Swiping left on this screen brings you to a music interface, while swiping right, fires up the camera.
This, however, is only one of the countless lock screen options. Each choice comes with a different unlock option, widgets, shortcuts, fonts, as well as little settings under the hood. If the built-in options are not enough for you, there is a vast online library. The sky is the limit, when it comes to lock screens and variants range from very traditional and straight-forward, all the way to childishly cute ones, like a happy bunny, throwing its carrot in the air when you unlock the screen.
Beyond the lock screen, we find swipeable homescreens, complete with widgets. vivo has opted out of a dedicated app drawer, so adding new screens is the only real option for storing more apps. With no app drawer, anything you install pops up on the homescreen.
You can group the apps in folders, which come with a very nice transition and background blur effect.
Anyway, a long press on the homescreen gets you to the management screen - from there, you can rearrange, delete and add panes. There are no dedicated add or delete buttons in the menu. Instead, there is always an extra empty screen that appears in the management area and if something is placed on it, it becomes active as a new screen. Removing it is the reverse procedure.
Managing applications can also be done from this mode, which is made apparent by the slight jitter that is applied to all the shortcuts, much like the one in iOS. Icons can only be rearranged, there is no shortcut for actually uninstalling an app. That is done only through the app manager.
Tapping the Menu button on the homescreen gives you quick access to color schemes, wallpapers, effects and widgets. It turns out. The lockscreen customization was just the tip of the iceberg. Themes, wallpapers and slide effects are all customizable and there is even something called scene. It is essentially a separate interactive desktop interface, which artistically rearranges your widgets and app icons and creates a beautiful live scene from them.
The settings menu has a separate section entirely devoted to this kind of customization. It is called "mix-match" and it is a central hub, from which you can tweak all of the aforementioned aspects, download new content and simply make your user interface as personal as possible. We really see all this freedom easily appealing to a younger audience.
The notification area on the vivo Xshot is slightly different from the stock Android one. Here, it is all white and pretty clean from clutter. Pulling it down once reveals the notifications. Right above them there is the standard time and date widget along with a shortcut to the settings menu.
There are also two small buttons in the top-right corner. One of them clears all of the notifications, while the other can be used to block certain apps from throwing notifications in the first place. In reality, the button is nothing more than a shortcut to the app manager, along with an explanation of how to take away notification privileges.
It becomes immediately apparent, that something is missing from the notification shade. It is simply too clean. Mainly because the quick toggles have been moved to another shade which can be pulled up from the bottom of the homescreen.

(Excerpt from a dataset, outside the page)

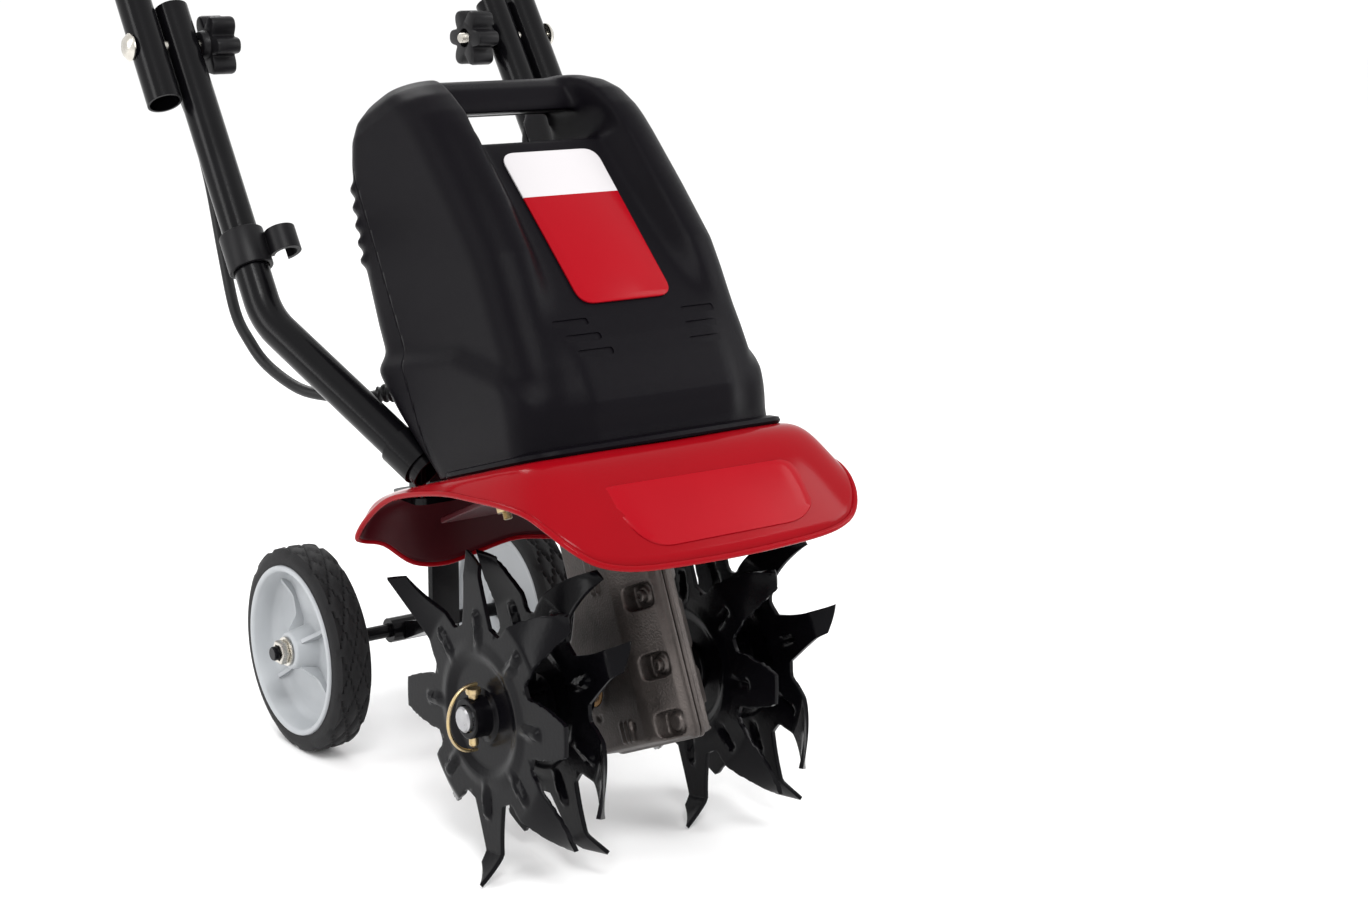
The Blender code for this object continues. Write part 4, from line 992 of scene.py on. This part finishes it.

It holds the brightness slider, and various toggles, which can be customized. Quick settings can be rearranged and added or removed through a dedicated menu, so you are free to move things about as you see fit. Among these is a "speed up" function, which frees up resources on the phone almost instantly.
Quite cleverly, this interface also doubles as the recent apps switcher. So, when you hold the home button, the same shade pops up to switch between applications. To close a recent app, you just swipe it up. Sadly, there is no close all button.

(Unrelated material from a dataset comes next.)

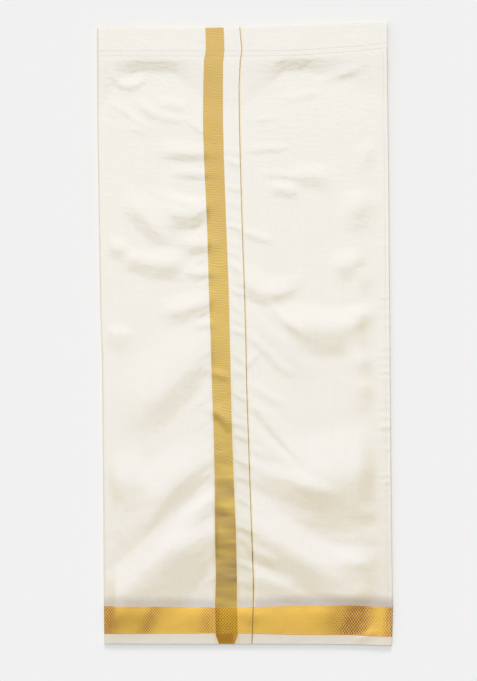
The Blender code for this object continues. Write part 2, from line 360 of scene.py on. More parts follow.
class DhotiSizes(PropertyGroup):
    """Sizes and colours of the cloth that a user may change."""

    thickness: FloatProperty(
        name="Cloth", description="Thickness of the silk", default=0.4 * MM, unit="LENGTH"
    )
    hem_width: FloatProperty(
        name="Side hem", description="Width of the turned side hem", default=8 * MM, unit="LENGTH"
    )
    band_width: FloatProperty(
        name="Gold band", description="Width of the upright gold band", default=33 * MM, unit="LENGTH"
    )
    line_place: FloatProperty(
        name="Gold line", description="From the band's left to the line", default=59.5 * MM, unit="LENGTH"
    )
    border_width: FloatProperty(
        name="Border", description="Width of the gold border at the foot", default=46 * MM, unit="LENGTH"
    )
    thread_pitch: FloatProperty(
        name="Threads", description="From one thread to the next", default=0.5 * MM, unit="LENGTH"
    )
    stitch_length: FloatProperty(
        name="Stitch", description="Length of a stitch of the sewing", default=2.6 * MM, unit="LENGTH"
    )
    silk_foot: FloatVectorProperty(
        name="Silk, foot", description="Silk near the border", default=(0.764, 0.682, 0.51), subtype="COLOR"
    )
    silk_waist: FloatVectorProperty(
        name="Silk, waist", description="Silk near the waist", default=(0.764, 0.678, 0.468), subtype="COLOR"
    )
    gold_band: FloatVectorProperty(
        name="Band gold", description="Upright band", default=(0.465, 0.30, 0.014), subtype="COLOR"
    )
    gold_border: FloatVectorProperty(
        name="Border gold", description="Border at the foot", default=(0.72, 0.44, 0.05), subtype="COLOR"
    )
    gold_dark: FloatVectorProperty(
        name="Dark gold", description="Between gold threads", default=(0.26, 0.075, 0.01), subtype="COLOR"
    )
    floor_tone: FloatProperty(
        name="Floor", description="How pale the floor is", default=0.805, subtype="FACTOR"
    )


# How the cloth lies


def smooth(t):
    """Rise softly from 0 at 0 to 1 at 1."""
    t = np.clip(t, 0, 1)
    return t * t * (3 - 2 * t)


def even_rise(t):
    """Rise from 0 at 0 to 1 at 1 at an even slope between two rounded ends."""
    first, last = np.clip(t, 0, 1), np.clip(t - 1 + ROUND, 0, ROUND)
    start = np.minimum(first, ROUND)
    return (start**2 / (2 * ROUND) + first - start - last**2 / (2 * ROUND)) / (1 - ROUND)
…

Besides the standard navigation scheme, vivo has thrown in an elaborate array of special motions and gestures to control the phone. Options are so plentiful, that you can easily get confused by the menus themselves, let alone remember every shortcut you set. But if gestures are your thing, the Xshot definitely has you covered.

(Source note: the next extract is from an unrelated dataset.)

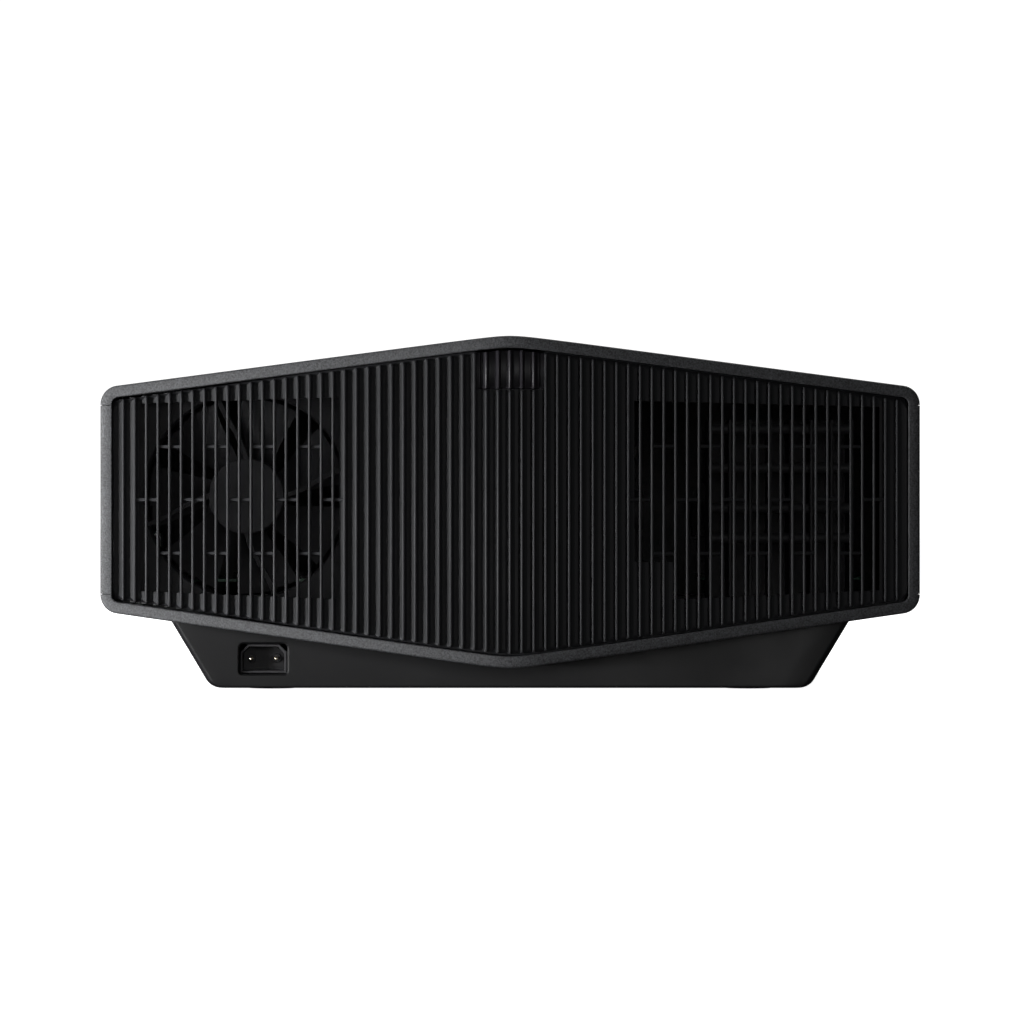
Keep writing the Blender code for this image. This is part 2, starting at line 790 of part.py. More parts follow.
def make_fan(prefix, centre, size, depth, hub, blades):
    """A square frame with a motor seat on four struts, and a bladed rotor in front of the seat."""
    half, back, front = size / 2, -depth / 2, depth / 2
    bore = half - 0.0025
    strut = 0.0030
    block = boxes(((-half, back, -half), (half, front, half)))
    frame = finish(f"{prefix}_fan_frame", block, engine_black(), False, centre)
    hole = cylinder(bore, "Y", (0, 0, 0), back - 0.01, front + 0.01, 32)
    apply_local(frame, hole, f"{prefix}_fan_bore", "DIFFERENCE", centre)
    arm = bore + 0.0012
    cross = boxes(((-arm, back, -0.0020), (arm, back + strut, 0.0020)))
    apply_local(frame, cross, f"{prefix}_fan_strut_across", "UNION", centre)
    cross = boxes(((-0.0020, back, -arm), (0.0020, back + strut, arm)))
    apply_local(frame, cross, f"{prefix}_fan_strut_up", "UNION", centre)
    seat = cylinder(hub, "Y", (0, 0, 0), back, back + strut, 24)
    apply_local(frame, seat, f"{prefix}_fan_seat", "UNION", centre)
    start, end = back + strut + 0.0005, front - 0.0010
    profile = [(0, start), (hub, start), (hub, end - 0.002), (hub - 0.002, end), (0, end)]
    rotor = finish(f"{prefix}_fan_rotor", turned(profile, "Y", (0, 0, 0), 24), engine_black(), True, centre)
    for blade in range(blades):
        turn = 2 * math.pi * blade / blades
        share = 2 * math.pi / blades
        shape = fan_blade(hub - 0.001, bore - 0.0020, start + 0.0015, end - 0.0025, turn, share)
        apply_local(rotor, shape, f"{prefix}_fan_blade_{blade}", "UNION", centre)


def apply_local(target, mesh, name, operation, centre):
    tool = helper(name, mesh)
    tool.location = centre
    apply_shape(target, tool, operation)


def fan_blade(inner, outer, low, high, turn, share):
    """One twisted blade, a thin closed strip that sweeps from low to high as it goes round."""
    mesh = bmesh.new()
    thickness = 0.0016
    rings = []
    for radius, sweep in ((inner, 0.0), ((inner + outer) / 2, 0.10), (outer, 0.16)):
        ring = []
        for angle, y in ((0.0, low), (share * 0.72, high)):
            for lift in (0.0, thickness):
                spot = turn + sweep + angle
                ring.append(mesh.verts.new((radius * math.cos(spot), y + lift, radius * math.sin(spot))))
        rings.append([ring[0], ring[2], ring[3], ring[1]])
    for ring, following in zip(rings, rings[1:]):
        for index in range(4):
            after = (index + 1) % 4
            mesh.faces.new((ring[index], ring[after], following[after], following[index]))
    mesh.faces.new(rings[0])
    mesh.faces.new(list(reversed(rings[-1])))
    bmesh.ops.triangulate(mesh, faces=mesh.faces)
    return mesh


# ---------------------------------------------------------------- light engine and electronics


def make_light_engine():
    """The sealed optical block, the laser bank with its finned sink, and the spinning phosphor wheel."""
    floor = CHASSIS_Z + CHASSIS_THICKNESS + GAP
    outline = [(-0.075, 0.020), (0.060, 0.020), (0.075, 0.035), (0.075, 0.098), (-0.075, 0.098)]
    finish("optical_engine", prism(outline, "Z", floor, 0.1400), cast_aluminium(), False)
    finish("laser_module", boxes(((0.118, -0.0997, floor), (0.188, -0.055, 0.130))), engine_black(), False)
    make_heat_sink(floor)
    wheel = (0.060, -0.030, 0.100)
    clamp, disc, half = 0.010, 0.028, 0.0006
    profile = [(0, -0.0010), (clamp, -0.0010), (clamp, -half), (disc, -half), (disc, half), (0, half)]
    finish("phosphor_wheel", turned(profile, "X", (0, 0, 0), 32), phosphor(), True, wheel)
    motor = finish("wheel_motor", cylinder(0.012, "X", wheel, 0.0010, 0.0180, 20), engine_black(), True)
    foot = boxes(((0.066, -0.036, floor), (0.074, -0.024, 0.095)))
    add(motor, helper("wheel_motor_foot", foot))


def make_heat_sink(floor):
    """Upright fins on a base plate, with four heat pipes across them."""
    left, root, tip = 0.112, -0.104, -0.160
    profile = [(left, SINK_BASE_Y)]
    for fin in range(SINK_FINS):
        x = left + fin * SINK_PITCH
        if fin:
            profile.append((x, root))
        profile.extend([(x, tip), (x + SINK_FIN, tip)])
        if fin < SINK_FINS - 1:
            profile.append((x + SINK_FIN, root))
    right = left + (SINK_FINS - 1) * SINK_PITCH + SINK_FIN
    profile.append((right, SINK_BASE_Y))
    sink = finish("laser_heat_sink", prism(profile, "Z", floor, SINK_TOP_Z), engine_black(), False)
    for number, height in enumerate(HEAT_PIPE_Z):
        start, end = left + 0.0008, right - 0.0008
        pipe = cylinder(HEAT_PIPE_RADIUS, "X", (0, HEAT_PIPE_Y, height), start, end, 12)
        add(sink, helper(f"heat_pipe_{number}", pipe))


def make_electronics():
    chassis_low = (-0.212, -0.168, CHASSIS_Z)
    chassis_high = (0.212, 0.185, CHASSIS_Z + CHASSIS_THICKNESS)
    finish("chassis_plate", boxes((chassis_low, chassis_high)), sheet_steel(), False)
    board_z, board = 0.0600, 0.0016
    sheet = boxes(((-0.203, -0.125, board_z), (-0.088, 0.055, board_z + board)))
    main = finish("main_board", sheet, board_green(), False)
    chips = ((-0.160, -0.060, 0.040, 0.0030), (-0.118, 0.015, 0.028, 0.0024), (-0.165, 0.020, 0.022, 0.0020))
    for index, (x, y, size, height) in enumerate(chips):
        chip = boxes(((x, y, board_z + 0.0005), (x + size, y + size, board_z + board + height)))
        add(main, helper(f"main_chip_{index}", chip))
    sheet = boxes(((0.112, -0.048, board_z), (0.205, 0.105, board_z + board)))
    power = finish("power_board", sheet, board_green(), False)
    transformer = boxes(((0.130, -0.020, board_z + 0.0005), (0.175, 0.020, 0.0950)))
    add(power, helper("power_transformer", transformer))
    for index in range(3):
        can = cylinder(0.0110, "Z", (0.130 + 0.028 * index, 0.070, 0), board_z + 0.0005, 0.0980, 16)
        add(power, helper(f"power_capacitor_{index}", can))
    for index, (x, y) in enumerate(((-0.195, -0.115), (-0.096, -0.115), (-0.195, 0.045), (-0.096, 0.045))):
        add(main, helper(f"main_post_{index}", board_post(x, y, board_z)))
    for index, (x, y) in enumerate(((0.120, -0.040), (0.197, -0.040), (0.120, 0.097), (0.197, 0.097))):
        add(power, helper(f"power_post_{index}", board_post(x, y, board_z)))


def make_bulkhead():
    """The inner wall that carries the exhaust fan and lets the lens through."""
    start, thickness = 0.1100, 0.0015
    floor = CHASSIS_Z + CHASSIS_THICKNESS + GAP
    half = 0.2200
    inset = WALL + 0.0010
    outline = [(-half, floor), (half, floor)]
    outline += [(x, top_z(x, inset)) for x in (half, 0.016, 0.007, 0.0, -0.007, -0.016, -half)]
    wall = finish("fan_bulkhead", prism(outline, "Y", start, start + thickness), engine_black(), False)
    lens_hole = cylinder(0.0540, "Y", (0, start, LENS_Z), -0.01, 0.02, LENS_STEPS)
    cut(wall, helper("bulkhead_lens_hole", lens_hole))
    (x, _, z), size = EXHAUST_FAN[0], EXHAUST_FAN[1]
    fan_hole = cylinder(size / 2 - 0.0030, "Y", (x, start, z), -0.01, 0.02, 32)
    cut(wall, helper("bulkhead_fan_hole", fan_hole))


def board_post(x, y, board_z):
    floor = CHASSIS_Z + CHASSIS_THICKNESS + GAP
    return boxes(((x - 0.003, y - 0.003, floor), (x + 0.003, y + 0.003, board_z + 0.0005)))


def socket_places():
    """Each socket's name, then its place along Y, its width, its height and its wall."""
    return (
        ("lan_socket", -0.100, 0.0160, 0.0135, 0.0010),
        ("usb_socket", -0.074, 0.0145, 0.0074, 0.0010),
        ("hdmi_socket_1", -0.048, 0.0165, 0.0072, 0.0010),
        ("hdmi_socket_2", -0.023, 0.0165, 0.0072, 0.0010),
        ("serial_socket", 0.003, 0.0240, 0.0120, 0.0015),
        ("trigger_socket", 0.026, 0.0100, 0.0100, 0.0020),
    )


def make_terminals():
    """A plate behind the terminal bay, with one open-mouthed socket in each of its cut-outs."""
    (y0, y1), (z0, z1) = TERMINAL_BAY
    margin = 0.0060
    low = (TERMINAL_PLATE_X, y0 - margin, z0 - margin)
    high = (TERMINAL_PLATE_X + 0.0015, y1 + margin, z1 + margin)
    plate = finish("terminal_plate", boxes((low, high)), satin_black(), False)
    for name, y, width, height, wall in socket_places():
        half_w, half_h = width / 2, height / 2
        back = SOCKET_FRONT_X + SOCKET_LENGTH
        body = boxes(((SOCKET_FRONT_X, y - half_w, SOCKET_Z - half_h), (back, y + half_w, SOCKET_Z + half_h)))
        socket = finish(name, body, sheet_steel(), False)
        inner_w, inner_h = half_w - wall, half_h - wall
        pocket = boxes((
            (SOCKET_FRONT_X - 0.005, y - inner_w, SOCKET_Z - inner_h),
            (SOCKET_FRONT_X + POCKET_DEPTH, y + inner_w, SOCKET_Z + inner_h),
        ))
        cut(socket, helper(f"{name}_pocket", pocket))
        hole = boxes((
            (TERMINAL_PLATE_X - 0.01, y - half_w - GAP, SOCKET_Z - half_h - GAP),
            (TERMINAL_PLATE_X + 0.01, y + half_w + GAP, SOCKET_Z + half_h + GAP),
        ))
        cut(plate, helper(f"{name}_hole", hole))


def key_places():
    """The control keys' names, with their places along Y and Z."""
    centre, reach = -0.010, 0.0125
    return {
        "key_power": (-0.112, KEY_Z),
        "key_input": (-0.084, KEY_Z),
        "key_menu": (-0.056, KEY_Z),
        "key_up": (centre, KEY_Z + reach),
        "key_down": (centre, KEY_Z - reach),
        "key_left": (centre - reach, KEY_Z),
        "key_right": (centre + reach, KEY_Z),
        "key_enter": (centre, KEY_Z),
    }


def make_keys():
    """Round keys that sit flush in the side panel, each with a flange behind the wall."""
    profile = [
        (0, 0.0002),
        (KEY_RADIUS - 0.0006, 0.0002),
        (KEY_RADIUS, 0.0008),
        (KEY_RADIUS, WALL + 0.0004),
        (KEY_RADIUS + 0.0010, WALL + 0.0004),
        (KEY_RADIUS + 0.0010, WALL + 0.0016),
        (0, WALL + 0.0016),
    ]
    for name, (y, z) in key_places().items():
        finish(name, turned(profile, "X", (0, 0, 0), 16), satin_black(), True, (-HALF_WIDTH, y, z))


def main():
    clear_scene()
    make_case()
    make_plinth()
    make_feet()
    make_rear_louvre()
    make_ir_window()
    make_inlet()
    make_front()
    make_lens()
    make_fan("intake", *INTAKE_FAN)
    make_fan("exhaust", *EXHAUST_FAN)
    make_light_engine()
    make_electronics()
    make_bulkhead()
    make_terminals()
    make_keys()


main()
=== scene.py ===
"""Looks of the home projector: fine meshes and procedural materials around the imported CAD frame.

Metres, +Z up, the rear louvre faces -Y and the lens faces +Y, as in the CAD.
"""

import json
import math
import random

import bmesh
import bpy
from mathutils import Matrix, Vector

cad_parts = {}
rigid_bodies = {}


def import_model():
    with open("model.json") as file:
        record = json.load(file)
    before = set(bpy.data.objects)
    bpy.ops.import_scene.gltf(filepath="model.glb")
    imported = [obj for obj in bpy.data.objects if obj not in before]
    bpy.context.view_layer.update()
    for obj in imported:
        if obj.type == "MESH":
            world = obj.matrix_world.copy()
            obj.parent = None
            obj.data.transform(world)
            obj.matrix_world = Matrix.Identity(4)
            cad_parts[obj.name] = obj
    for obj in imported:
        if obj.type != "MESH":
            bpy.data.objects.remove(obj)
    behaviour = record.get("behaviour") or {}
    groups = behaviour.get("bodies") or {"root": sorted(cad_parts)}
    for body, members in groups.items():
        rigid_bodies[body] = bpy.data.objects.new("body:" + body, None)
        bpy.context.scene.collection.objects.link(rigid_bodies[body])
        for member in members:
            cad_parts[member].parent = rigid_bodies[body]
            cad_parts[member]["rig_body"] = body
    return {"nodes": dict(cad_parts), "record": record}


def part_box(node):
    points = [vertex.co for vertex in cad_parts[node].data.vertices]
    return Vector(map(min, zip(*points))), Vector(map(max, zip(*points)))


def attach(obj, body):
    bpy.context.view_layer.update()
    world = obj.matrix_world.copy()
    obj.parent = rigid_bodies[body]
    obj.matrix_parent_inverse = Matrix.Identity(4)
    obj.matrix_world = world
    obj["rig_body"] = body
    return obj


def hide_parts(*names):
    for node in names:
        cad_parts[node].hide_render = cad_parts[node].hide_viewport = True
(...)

You can wake the vivo in by tapping the screen, swiping it or even simply looking at it. There are also gestures to fire up a specific application upon waking the device, like drawing a "C" on the screen to open the dialer or an "M" for the music player. The list goes on and on.
Most of the above functionality can also be achieved by drawing different letters with the phone in the air or simply shaking it. Launching custom apps is also possible with these shortcuts. There are also quite a lot of multimedia control shortcuts, both in-app and while the screen in off. Zooming images, for example, can be achieved by tilting the phone and songs can be skipped by swiping on the display, even when in is turned off.
All of these extra control schemes take customization to a whole new level. The vivo Xshot can not only look precisely the way you want, but also behave accordingly. The only grudge we have with the gestures is that, once again, their settings menus are a mess and getting around is quite hard.
Funtouch does not include a dedicated button shortcut for accessing Google Now, like most current Android phones have, but it is still thrown in the mix. It can be set as a widget for quick launching, or perhaps, even assigned to one of the aforementioned gestures, if that is your thing.
Google Now is executed in beautiful material design style. You can manage your daily routine and all your interests by using the service.
Overall, the vivo Xtouch runs very smooth and behaves will with vivo's own Funtouch OS. One thing is for sure, though - it is definitely not the Android most of us are used to. It is clear that the company has put a lot of thought and effort into the OS and in a lot of aspects, it does make for a better-than-stock experience. However, getting around the veritable mess in menu placement is quite hard, so the GUI is definitely not for seasoned Android users, who are accustomed to Google's own layout and structure.